A woman in our timeline has read the Draka novels, and is surprised to see a pair of very Draka-looking individuals walking in the park one day. They turn out to be truly Draka, and an actual encounter with them is far less pleasant than reading the books.

===Hunting the Snark===
Written by Markus Baur

A computer scientist working on a face recognition program discovers an anomaly with the results of the analysis of the video stream from a mall. He investigates and finds a bit more than he expected.

===Upon Their Backs, to Bite 'Em===
Written by John Barnes

Barnes' own Timeline Wars series had its specific set of nasty villains, coming from a timeline where Carthage won its wars with the Romans. In the crossover story featured here, Barnes' protagonists hatch and carry out the Machiavellian scheme of siccing their own foes and the Draka on each other, in the hope that the two would keep each other busy for a long time - to the relief of everybody else.

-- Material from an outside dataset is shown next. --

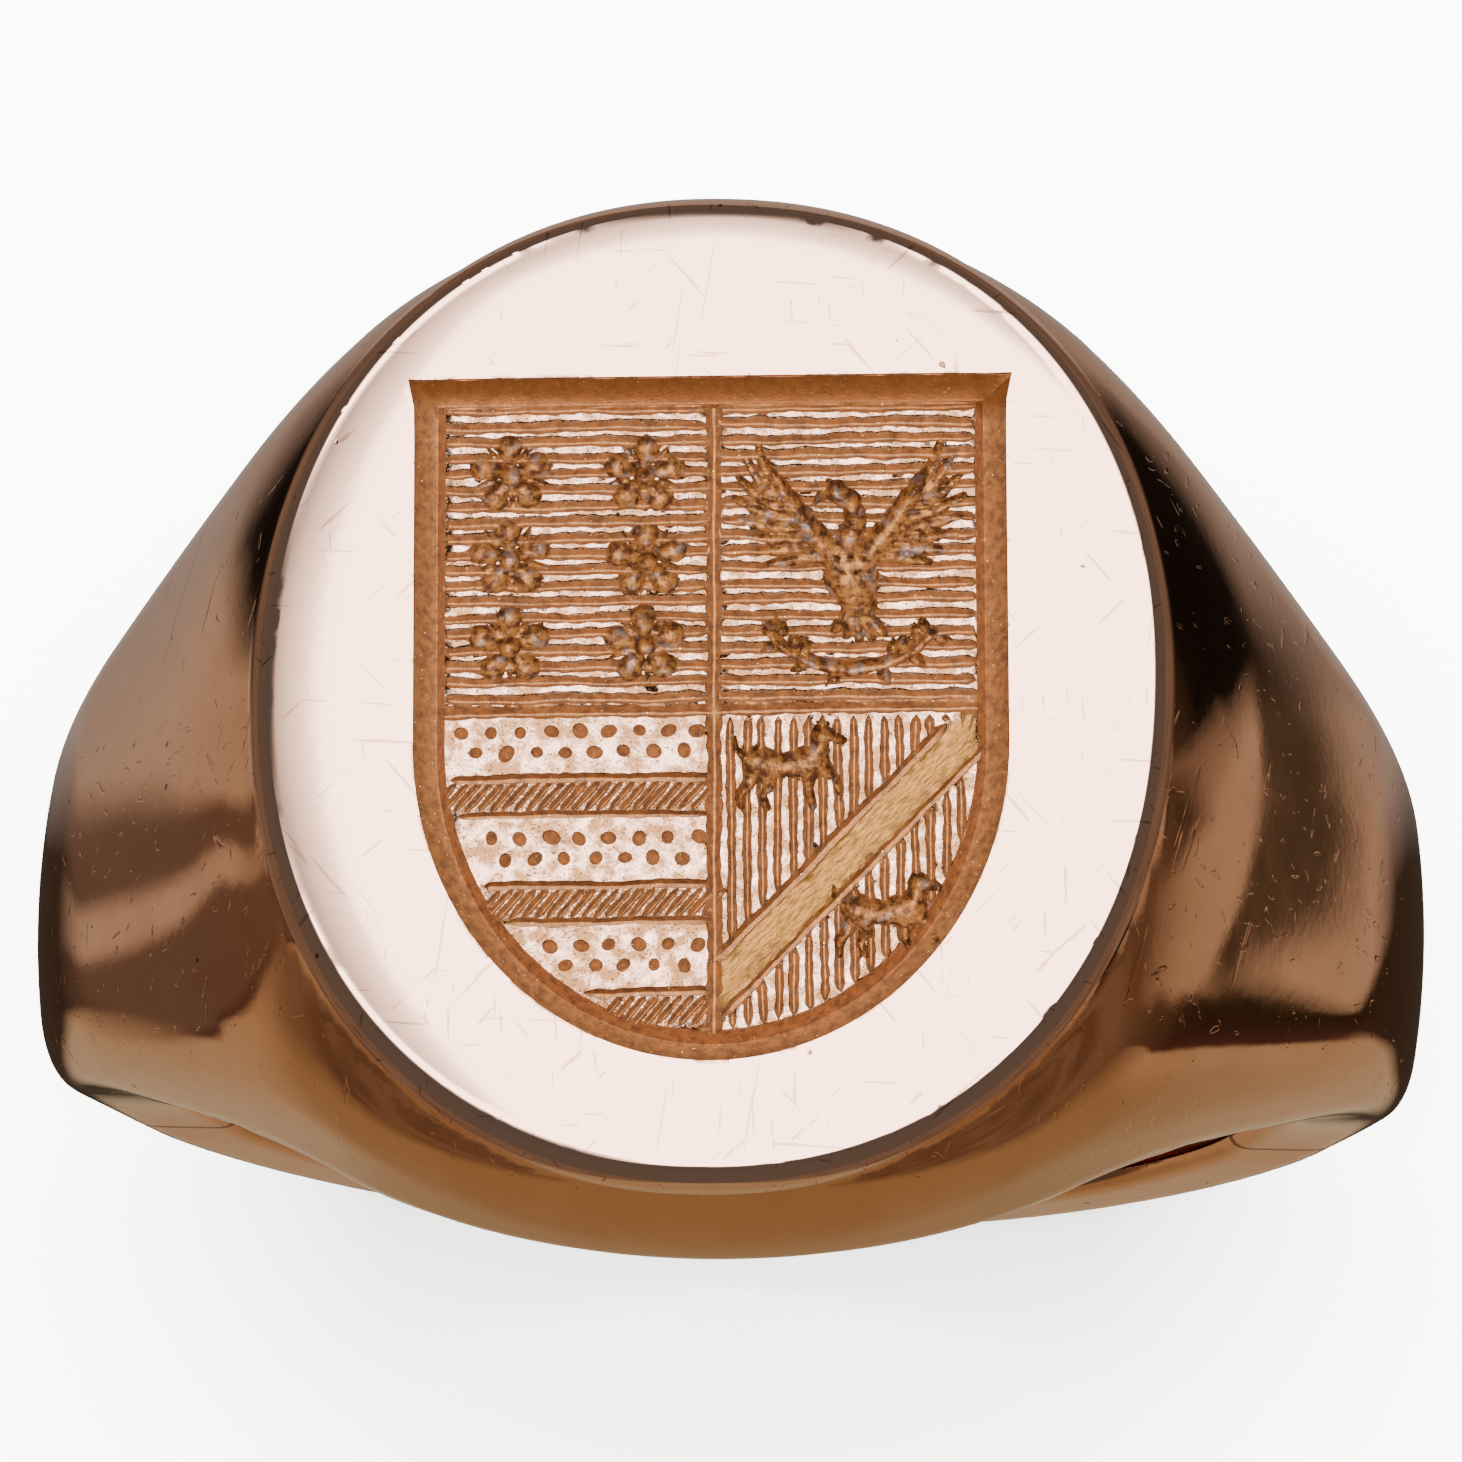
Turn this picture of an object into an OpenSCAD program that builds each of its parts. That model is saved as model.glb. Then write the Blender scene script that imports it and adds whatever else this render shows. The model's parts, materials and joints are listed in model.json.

===The Peaceable Kingdom===
Written by Severna Park

Doctor Hamilton Guye is a psychiatrist working for the Baltimore Police. One day a man named Malik Raun is brought to him, a man of unknown origin and with odd dialect, a man who "show no fear for nothing" except one thing, something called Draka; and where can you find a place where white people speak English like West Africans?